The input data (1.1) is proprietary XML data, which models the report of the customers' orders. The data looks like this:

 

<?xml version="1.0"?>

<ORDER_INFO> <CUSTOMER GROUP="exclusive"> <ID>234</ID> <SERVICE_ORDERS>

<ORDER> <PRODUCT_ID>1231</PRODUCT_ID> <PRICE>100</PRICE> <TIMESTAMP>2004-06-05:14:40:05</TIMESTAMP> </ORDER> <ORDER> <PRODUCT_ID>2001</PRODUCT_ID> <PRICE>20</PRICE> <TIMESTAMP>2004-06-12:15:00:44</TIMESTAMP> </ORDER> </SERVICE_ORDERS> </CUSTOMER>...

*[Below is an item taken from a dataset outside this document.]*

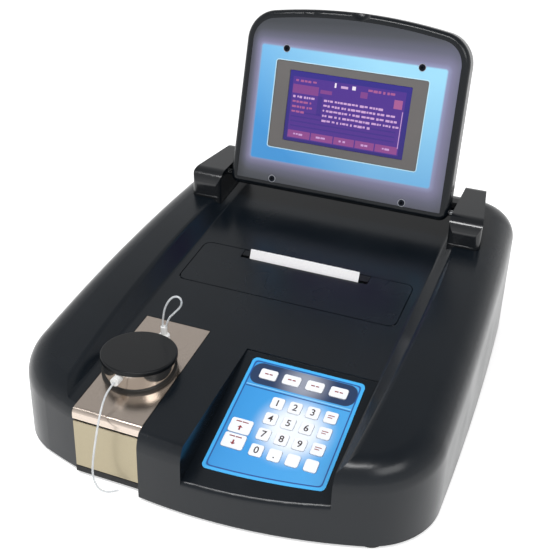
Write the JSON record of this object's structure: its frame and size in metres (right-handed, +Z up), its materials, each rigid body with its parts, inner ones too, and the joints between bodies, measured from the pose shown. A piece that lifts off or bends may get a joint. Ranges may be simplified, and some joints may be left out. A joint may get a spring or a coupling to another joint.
{
  "type": "benchtop chemistry analyzer",
  "caption": "Low black wedge-shaped bench instrument with a hinged display lid, keypad, strip printer and a flow-cell well with a thin sipper tube",
  "frame": {"origin": "on the table, under the middle of the body", "axes": "-Y towards the keypad and the user, +X to the user's right, +Z up"},
  "size_m": [0.338, 0.4099, 0.2894],
  "materials": {
    "black_housing": "satin",
    "black_pan": "matte",
    "black_rubber": "matte",
    "zinc_screw": "satin",
    "hinge_steel": "satin",
    "stainless": "brushed",
    "polished_steel": "polished",
    "black_cap": "satin",
    "flow_cell_body": "satin",
    "white_fitting": "satin",
    "clear_tube": "gloss",
    "paper": "matte",
    "keypad_blue": "satin",
    "key_plastic": "satin",
    "board_green": "satin",
    "lamp_aluminium": "satin",
    "black_anodised": "satin",
    "motor_metal": "satin",
    "pump_plastic": "satin",
    "inlet_plastic": "matte",
    "overlay_gloss": "gloss",
    "lcd_frame": "satin"
  },
  "bodies": {
    "base": {"top_housing": "black_housing", "base_pan": "black_pan", "rubber_feet": "black_rubber", "base_screws": "zinc_screw", "hinge_tower_left": "black_housing", "hinge_tower_right": "black_housing", "hinge_pins": "hinge_steel", "sampler_plate": "stainless", "well_gasket": "black_rubber", "well_collar": "polished_steel", "flow_cell_cap": "black_cap", "flow_cell": "flow_cell_body", "tube_fittings": "white_fitting", "sipper_tube": "clear_tube", "return_loop": "clear_tube", "printer_frame": "black_pan", "paper_strip": "paper", "tear_bar": "black_cap", "keypad_plate": "keypad_blue", "keypad_board": "board_green", "main_board": "board_green", "lamp_house": "lamp_aluminium", "filter_motor": "motor_metal", "pump_head": "pump_plastic", "pump_motor": "motor_metal", "power_inlet": "inlet_plastic"},
    "lid": {"lid_front_shell": "black_housing", "lid_rear_shell": "black_housing", "display_overlay": "overlay_gloss", "lcd_module": "lcd_frame", "lid_screws": "zinc_screw"},
    "sip_plate_body": {"sip_plate": "stainless"},
    "printer_cover_body": {"printer_cover": "black_housing"},
    "platen_roller_body": {"platen_roller": "black_rubber"},
    "paper_roll_body": {"paper_roll": "paper"},
    "filter_wheel_body": {"filter_wheel": "black_anodised"},
    "pump_rotor_body": {"pump_rotor": "pump_plastic"},
    "rocker_switch_body": {"rocker_switch": "inlet_plastic"},
    "key_row_1_1_body": {"key_row_1_1": "key_plastic"},
    "key_row_1_2_body": {"key_row_1_2": "key_plastic"},
    "key_row_1_3_body": {"key_row_1_3": "key_plastic"},
    "key_row_1_4_body": {"key_row_1_4": "key_plastic"},
    "key_row_2_1_body": {"key_row_2_1": "key_plastic"},
    "key_row_2_2_body": {"key_row_2_2": "key_plastic"},
    "key_row_2_3_body": {"key_row_2_3": "key_plastic"},
    "key_row_2_4_body": {"key_row_2_4": "key_plastic"},
    "key_row_3_1_body": {"key_row_3_1": "key_plastic"},
    "key_row_3_2_body": {"key_row_3_2": "key_plastic"},
    "key_row_3_3_body": {"key_row_3_3": "key_plastic"},
    "key_row_3_4_body": {"key_row_3_4": "key_plastic"},
    "key_row_4_1_body": {"key_row_4_1": "key_plastic"},
    "key_row_4_2_body": {"key_row_4_2": "key_plastic"},
    "key_row_4_3_body": {"key_row_4_3": "key_plastic"},
    "key_row_4_4_body": {"key_row_4_4": "key_plastic"},
    "soft_key_1_body": {"soft_key_1": "key_plastic"},
    "soft_key_2_body": {"soft_key_2": "key_plastic"},
    "soft_key_3_body": {"soft_key_3": "key_plastic"},
    "soft_key_4_body": {"soft_key_4": "key_plastic"},
    "wide_key_1_body": {"wide_key_1": "key_plastic"},
    "wide_key_2_body": {"wide_key_2": "key_plastic"}
  },
  "joints": [
    {"name": "lid_hinge", "type": "hinge", "parent": "base", "child": "lid", "pos_m": [0, 0.1215, 0.129], "axis": [1, 0, 0], "range_deg": [0, 111.5], "deforming": ["paper_strip"]},
    {"name": "printer_cover_hinge", "type": "hinge", "parent": "base", "child": "printer_cover_body", "pos_m": [0, -0.01662, 0.08479], "axis": [-1, 0, 0], "range_deg": [-75, 0]},
    {"name": "sip_press", "type": "slide", "parent": "base", "child": "sip_plate_body", "axis": [0, 1, 0], "range_m": [0, 0.0025], "stiffness_N_per_m": 400, "springref_m": -0.0005},
    {"name": "rocker_tilt", "type": "hinge", "parent": "base", "child": "rocker_switch_body", "pos_m": [0.0925, 0.193, 0.04], "axis": [-1, 0, 0], "range_deg": [0, 16]},
    {"name": "pump_spin", "type": "hinge", "parent": "base", "child": "pump_rotor_body", "pos_m": [-0.078, 0.068, 0.036], "axis": [0, 1, 0], "continuous": true},
    {"name": "filter_spin", "type": "hinge", "parent": "base", "child": "filter_wheel_body", "pos_m": [-0.071, -0.045, 0.04], "axis": [0, 1, 0], "continuous": true},
    {"name": "roll_spin", "type": "hinge", "parent": "base", "child": "paper_roll_body", "pos_m": [0, 0.003, 0.06], "axis": [1, 0, 0], "continuous": true},
    {"name": "platen_spin", "type": "hinge", "parent": "base", "child": "platen_roller_body", "pos_m": [0, 0.03565, 0.08], "axis": [1, 0, 0], "continuous": true},
    {"name": "key_row_1_1_press", "type": "slide", "parent": "base", "child": "key_row_1_1_body", "axis": [0, 0.3593, -0.9332], "range_m": [0, 0.0006], "stiffness_N_per_m": 1500, "springref_m": -0.0002},
    {"name": "key_row_1_2_press", "type": "slide", "parent": "base", "child": "key_row_1_2_body", "axis": [0, 0.3593, -0.9332], "range_m": [0, 0.0006], "stiffness_N_per_m": 1500, "springref_m": -0.0002},
    {"name": "key_row_1_3_press", "type": "slide", "parent": "base", "child": "key_row_1_3_body", "axis": [0, 0.3593, -0.9332], "range_m": [0, 0.0006], "stiffness_N_per_m": 1500, "springref_m": -0.0002},
    {"name": "key_row_1_4_press", "type": "slide", "parent": "base", "child": "key_row_1_4_body", "axis": [0, 0.3593, -0.9332], "range_m": [0, 0.0006], "stiffness_N_per_m": 1500, "springref_m": -0.0002},
    {"name": "key_row_2_1_press", "type": "slide", "parent": "base", "child": "key_row_2_1_body", "axis": [0, 0.3593, -0.9332], "range_m": [0, 0.0006], "stiffness_N_per_m": 1500, "springref_m": -0.0002},
    {"name": "key_row_2_2_press", "type": "slide", "parent": "base", "child": "key_row_2_2_body", "axis": [0, 0.3593, -0.9332], "range_m": [0, 0.0006], "stiffness_N_per_m": 1500, "springref_m": -0.0002},
    {"name": "key_row_2_3_press", "type": "slide", "parent": "base", "child": "key_row_2_3_body", "axis": [0, 0.3593, -0.9332], "range_m": [0, 0.0006], "stiffness_N_per_m": 1500, "springref_m": -0.0002},
    {"name": "key_row_2_4_press", "type": "slide", "parent": "base", "child": "key_row_2_4_body", "axis": [0, 0.3593, -0.9332], "range_m": [0, 0.0006], "stiffness_N_per_m": 1500, "springref_m": -0.0002},
    {"name": "key_row_3_1_press", "type": "slide", "parent": "base", "child": "key_row_3_1_body", "axis": [0, 0.3593, -0.9332], "range_m": [0, 0.0006], "stiffness_N_per_m": 1500, "springref_m": -0.0002},
    {"name": "key_row_3_2_press", "type": "slide", "parent": "base", "child": "key_row_3_2_body", "axis": [0, 0.3593, -0.9332], "range_m": [0, 0.0006], "stiffness_N_per_m": 1500, "springref_m": -0.0002},
    {"name": "key_row_3_3_press", "type": "slide", "parent": "base", "child": "key_row_3_3_body", "axis": [0, 0.3593, -0.9332], "range_m": [0, 0.0006], "stiffness_N_per_m": 1500, "springref_m": -0.0002},
    {"name": "key_row_3_4_press", "type": "slide", "parent": "base", "child": "key_row_3_4_body", "axis": [0, 0.3593, -0.9332], "range_m": [0, 0.0006], "stiffness_N_per_m": 1500, "springref_m": -0.0002},
    {"name": "key_row_4_1_press", "type": "slide", "parent": "base", "child": "key_row_4_1_body", "axis": [0, 0.3593, -0.9332], "range_m": [0, 0.0006], "stiffness_N_per_m": 1500, "springref_m": -0.0002},
    {"name": "key_row_4_2_press", "type": "slide", "parent": "base", "child": "key_row_4_2_body", "axis": [0, 0.3593, -0.9332], "range_m": [0, 0.0006], "stiffness_N_per_m": 1500, "springref_m": -0.0002},
    {"name": "key_row_4_3_press", "type": "slide", "parent": "base", "child": "key_row_4_3_body", "axis": [0, 0.3593, -0.9332], "range_m": [0, 0.0006], "stiffness_N_per_m": 1500, "springref_m": -0.0002},
    {"name": "key_row_4_4_press", "type": "slide", "parent": "base", "child": "key_row_4_4_body", "axis": [0, 0.3593, -0.9332], "range_m": [0, 0.0006], "stiffness_N_per_m": 1500, "springref_m": -0.0002},
    {"name": "soft_key_1_press", "type": "slide", "parent": "base", "child": "soft_key_1_body", "axis": [0, 0.3593, -0.9332], "range_m": [0, 0.0006], "stiffness_N_per_m": 1500, "springref_m": -0.0002},
    {"name": "soft_key_2_press", "type": "slide", "parent": "base", "child": "soft_key_2_body", "axis": [0, 0.3593, -0.9332], "range_m": [0, 0.0006], "stiffness_N_per_m": 1500, "springref_m": -0.0002},
    {"name": "soft_key_3_press", "type": "slide", "parent": "base", "child": "soft_key_3_body", "axis": [0, 0.3593, -0.9332], "range_m": [0, 0.0006], "stiffness_N_per_m": 1500, "springref_m": -0.0002},
    {"name": "soft_key_4_press", "type": "slide", "parent": "base", "child": "soft_key_4_body", "axis": [0, 0.3593, -0.9332], "range_m": [0, 0.0006], "stiffness_N_per_m": 1500, "springref_m": -0.0002},
    {"name": "wide_key_1_press", "type": "slide", "parent": "base", "child": "wide_key_1_body", "axis": [0, 0.3593, -0.9332], "range_m": [0, 0.0006], "stiffness_N_per_m": 1500, "springref_m": -0.0002},
    {"name": "wide_key_2_press", "type": "slide", "parent": "base", "child": "wide_key_2_body", "axis": [0, 0.3593, -0.9332], "range_m": [0, 0.0006], "stiffness_N_per_m": 1500, "springref_m": -0.0002}
  ],
  "couplings": [
    {"joint": "platen_spin", "follows": "roll_spin", "ratio": -3.6667}
  ]
}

Example 1's complete input data is in file <EXAMPLE_ROOT>/input/orderInfo_1.1.xml. From now on, <EXAMPLE_ROOT> refers to the directory to which you have unzipped this article's examples.

Figure 1's XSLT template (1.2) is a regular XSLT stylesheet that transforms the input data into HTML. The XSLT template looks like this:

 

<?xml version="1.0"?>

<xsl:stylesheet xmlns:xsl="http://www.w3.org/1999/XSL/Transform" version="1.0"> <xsl:output omit-xml-declaration="yes"/>

<xsl:template match="/"> <xsl:apply-templates select="ORDER_INFO"/> </xsl:template>

<xsl:template match="ORDER_INFO"> <HTML> <HEAD> <TITLE>Customers&apos; Order information</TITLE> </HEAD> <BODY> <H1>Customers&apos; Order information</H1> <xsl:apply-templates select="CUSTOMER"/> <xsl:apply-templates select="PRICE_SUMMARY"/> </BODY>

</HTML> </xsl:template>...

The complete transformation template is in file <EXAMPLE_ROOT>/template/transform_1.2.xml. When you run Example 1, the program writes the output file <EXAMPLE_ROOT>/output/result_1.3.html.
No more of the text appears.